There is no evidence that using cannabis during pregnancy significantly harms cognitive function in the child, according to a recent review of decades worth of research. Earlier research, which reached different conclusions, was flawed and failed to account for factors that could be more influential in cognitive development than cannabis exposure, the authors of the new study wrote.
“Despite analyzing studies spanning approximately three decades, we conclude the evidence does not support an association between prenatal cannabis exposure and clinically relevant cognitive deficits,” wrote the Columbia University researchers who conducted the systematic review, which was published in the journal Frontiers in Psychology.
The researchers examined 45 studies published in peer-reviewed journals that dealt with the ramifications of cannabis use during pregnancy. They found that comparing study participants who were exposed to cannabis prenatally to those who were not, “revealed that those exposed performed differently on a minority of cognitive outcomes.”
Within the range of normal
Those differences, however, were not deemed clinically significant — either because they still fell within normal ranges or because differences in early education and other influential factors were not accounted for. They also found that in general, there was no relationship found between prenatal cannabis exposure and neonatal outcomes such as birth weight or head circumference.

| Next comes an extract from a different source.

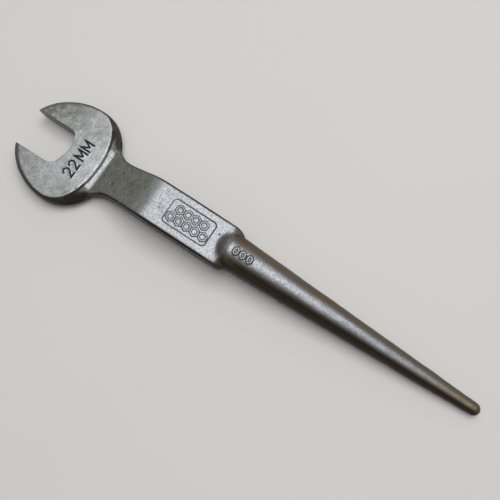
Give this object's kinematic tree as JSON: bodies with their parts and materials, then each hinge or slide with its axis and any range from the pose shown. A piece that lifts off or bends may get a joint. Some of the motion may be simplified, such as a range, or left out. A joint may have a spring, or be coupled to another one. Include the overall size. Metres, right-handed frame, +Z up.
{
  "type": "podger spanner",
  "caption": "Forged open-ended spanner with a cranked flat shank and a round tapered tail for lining up bolt holes.",
  "frame": {"origin": "On the surface that the tool lies on, under the middle of its bounding box. The tool rests on the rear edge of its head's lower face and on the tip of its tail.", "axes": "+X runs from the jaw to the tail, +Z is up, away from the table, on the side that the shank is cranked towards, and +Y points across the tool, square to the jaw's flats."},
  "size_m": [0.2824, 0.0588, 0.0224],
  "materials": {
    "forged_steel": "satin grey forged and heat-treated surface, linished head faces, dark film on the rims and the tail"
  },
  "bodies": {
    "root": {"podger_spanner_forging": "forged_steel"}
  },
  "joints": []
}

When examining 1,001 statistical comparisons between participants exposed to cannabis prenatally and control groups with no exposure, the researchers of the systematic review found cognitive outcomes were in the vast majority of cases the same — they were worse in 3.4% of cases and better in only 0.9%. Even those differences, however, “overwhelmingly fell within the normal range when compared against normative data adjusted for age and education.”
Cannabis isn’t the only explanation
The researchers did clarify, however, that one prospective study from 2008 found that those exposed to cannabis prenatally scored “outside the normal range of cognitive functioning.”
The 2008 study concluded that, among other differences, “Heavy [cannabis] use (one or more marijuana cigarettes per day) during the second trimester predicted deficits in the composite, short-term memory, and quantitative scores.”
The authors of the recent review issued a number of caveats about the earlier studies’ findings. For one, there are differences among the mothers in regards to poverty, home environment, and maternal cognitive ability, and it is difficult to quantify how this affects the results.
The earlier studies were not able to determine preschool and day-care attendance, and most importantly, the researchers write, further analysis is needed “into variables that may have greater explanatory power than cannabis exposure.”
Public policy implications
Understanding whether cannabis exposure during pregnancy is harmful has significant social ramifications, the recent study’s authors wrote, because it is often cause for “punitive policies” and stigma against mothers who use cannabis.
“The rationale for such policies is, in part, that prenatal cannabis exposure causes persistent deleterious effects, especially on cognitive functioning. Findings from this review suggest that this assumption should be reevaluated to ensure that our assumptions do not do more harm than the drug itself,” the researchers stated.
The ramifications of cannabis use during pregnancy and lactation could be of growing importance as more jurisdictions consider legalizing cannabis. According to two recent studies, the number of pregnant women who use cannabis increases in jurisdictions where cannabis is legalized.
Additionally, the new review could affect how medical professional associations and regulators treat cannabis and pregnancy.
Although it acknowledges a lack of adequate research, the American College of Obstetricians and Gynecologists still recommends that pregnant women not use marijuana.
And earlier this year, the state of California added cannabis smoke and THC to its list of “naturally occurring and synthetic chemicals that are known to cause cancer or birth defects or other reproductive harm.”
This is also not the first study to challenge assertions that cannabis affects cognitive function. One such study, published in 2019, looked at twins where one used cannabis and the other didn’t and concluded that cannabis use doesn’t appear to cause cognitive decline. The authors of the study, published in Drug and Alcohol Dependence, postulated that other factors (likely genetic or environmental factors) predispose some adolescents to both cannabis use and IQ drops in adulthood.